The new method utilized a pair of dies as seen in the first photo.
This set was made to reproduce the very tight crooks and 45 degree tubes to make new valves, needed for the restoration of a Graves cornet. An annealed (softened by heating) tube that is smaller diameter and thicker wall than the finished size is forced into the closed die, usually while filled with pitch. Alternatively, the pitch filled tube is bent in a jig to a shape that will fit in the die. After emptying the pitch and annealing the tube again, it is placed in the die and balls are forced through it to form the finished crook.
The crooks in the Graves cornet are such a tight curve that the outside radii were stretching too thin and most of them were tearing open as seen in the one in the first photo. Nickel silver tears more easily than brass and this was happening even when annealing in between using successively larger balls. I realized that I would need to make these crooks in two pieces as in the originals. The second photo shows the stages in making these.

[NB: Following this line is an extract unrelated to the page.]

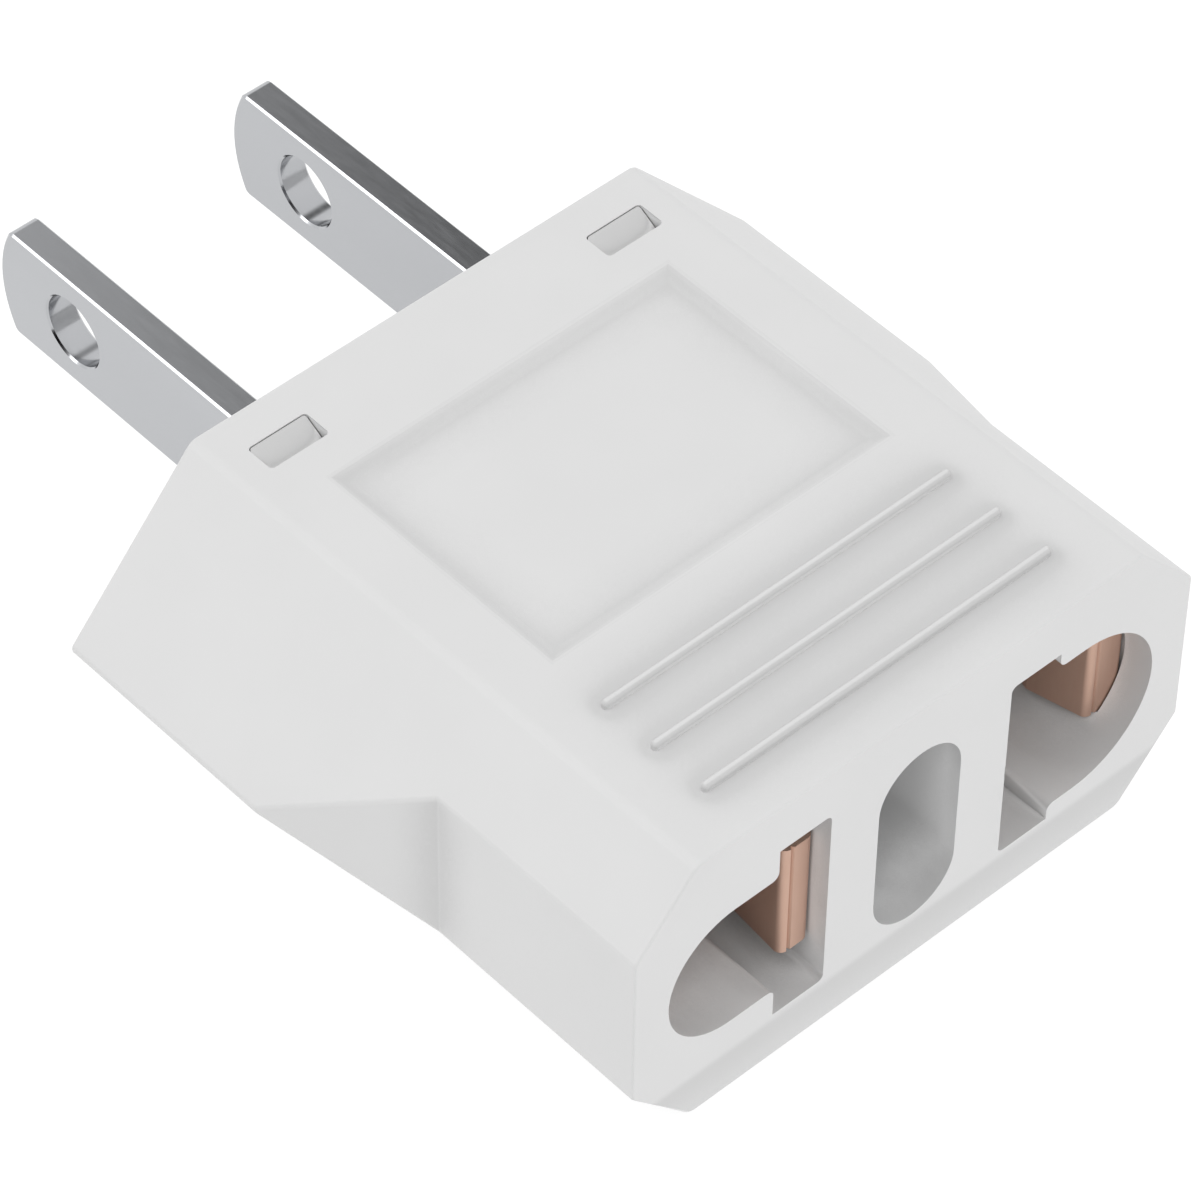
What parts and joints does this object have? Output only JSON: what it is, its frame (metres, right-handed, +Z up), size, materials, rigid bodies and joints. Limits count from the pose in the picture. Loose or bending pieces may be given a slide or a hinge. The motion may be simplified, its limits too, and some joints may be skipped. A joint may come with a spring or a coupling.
{
  "type": "travel plug adapter",
  "caption": "White travel plug adapter: flared moulded housing with combined slot-and-round sockets in front and flat parallel blades at the rear.",
  "frame": {"origin": "under the middle of the whole object, on the flat bottom face it rests on", "axes": "+X across the width, +Y from the socket face towards the blade tips, +Z up through the ribbed face"},
  "size_m": [0.0366, 0.0478, 0.0153],
  "materials": {
    "white_plastic": "moulded white, fine satin texture",
    "nickel_plate": "satin nickel plate with bright rolled edges",
    "contact_copper": "bare spring copper, smooth rolled",
    "rivet_brass": "plain turned"
  },
  "bodies": {
    "root": {"housing": "white_plastic", "rear_cover": "white_plastic", "blade_left": "nickel_plate", "blade_right": "nickel_plate", "contact_left": "contact_copper", "contact_right": "contact_copper", "rivet_left_front": "rivet_brass", "rivet_left_rear": "rivet_brass", "rivet_right_front": "rivet_brass", "rivet_right_rear": "rivet_brass"}
  },
  "joints": []
}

Stamping the two halves also required several steps, annealing in between. The metal would tear if forced to the final shape in one stamping. I bent a steel bar, slightly smaller diameter than the finished bore, to the same curve. This is used to stamp the sheet into one half of the steel die.
On the stamped pieces, the transition from the curved half tube to the flanged portion has to be very sharp, with only enough of a curve that can easily be filled with a tiny bead of brazing metal. The two halves are held together with steel wires, as seen in the third photo, while brazing.
If the brazing is done neatly enough, a steel ball that is the diameter of the bore size can be forced through the crook to make the bore more even. This was not done in the originals from the mid-19th century, but became the practice of at least one 20th US maker. The Martin Band Instrument Company, makers of the legendary Committee Model trumpets, made half tone crooks with brazed together halves until the 1970s. The skill of the brazier was such that there never seems to be excess brazing metal visible beyond a very fine seam. To finish these crooks, steel balls would be forced through the crooks contained in steel dies; the same last step in forming the seamless crooks. The dies would need to be hardened steel to keep from distorting from use. Also, Tokio Ueno, in Osaka, Japan, made two piece half tone crooks for his Cantabile pocket trumpets until about 1990.
Photos 5, 6 and 7 show 90 degree bends made using the same "old fashioned" technique. These were needed for the restoration of another Graves instrument: an Eb tuba from the 1850s. After several attempts to make these with seamless tubing, I resorted to making them the way that the originals were made. Once again, the halves were held together with steel wires while brazing the seams. The half tone crooks were made by brazing two of these 90 degree tubes together to make the 180 degree tight crooks. This is not how the originals were made, but saved me the time and expense of making the die and rod for stamping out the halves. I had already made the die set with the 45 and 90 degree bends many years ago to make the rotary valves and sharp curves for my replica tubas, which were all made from seamless tubing.
Keep in mind that you could make crooks using this method with the same silver solder that you are accustomed to, which has easy flowing characteristics. If only one or two parts are needed, you could probably make the die from Cerobend or Jett Sett, although it may be difficult to make the flange sharp enough.
I thought that an update would be appropriate, now that I too my own suggestion made in the previous paragraph. I needed to make only one very tiny half tone crook for the restoration of the only post horn known that was made by Isaac Fiske (about 1843). I made a die making an impression in molten Cerobend with an existing assembly from a Graves post horn of about the same bore size, about .330. I then made a punch by bending a steel rod that was about .015” smaller than the desired bore. The reason for this being smaller, is that I knew that I would not be forming the curve as tightly to this as when pressing the brass sheet into a steel die. The brass is only roughly formed in the die and then, through successive annealing, formed mostly with a hammer, but also using a chisel to cut and then a very small punch to form the inside curve. I carefully filed the edges of each half until half the finished diameter of the tube, bound together with steel wire and brazed. It only took three tries to make a crook that I was very happy with.
The last photo is the finished half tone slide next to one from a modern Bb trumpet with a .460” bore for comparison.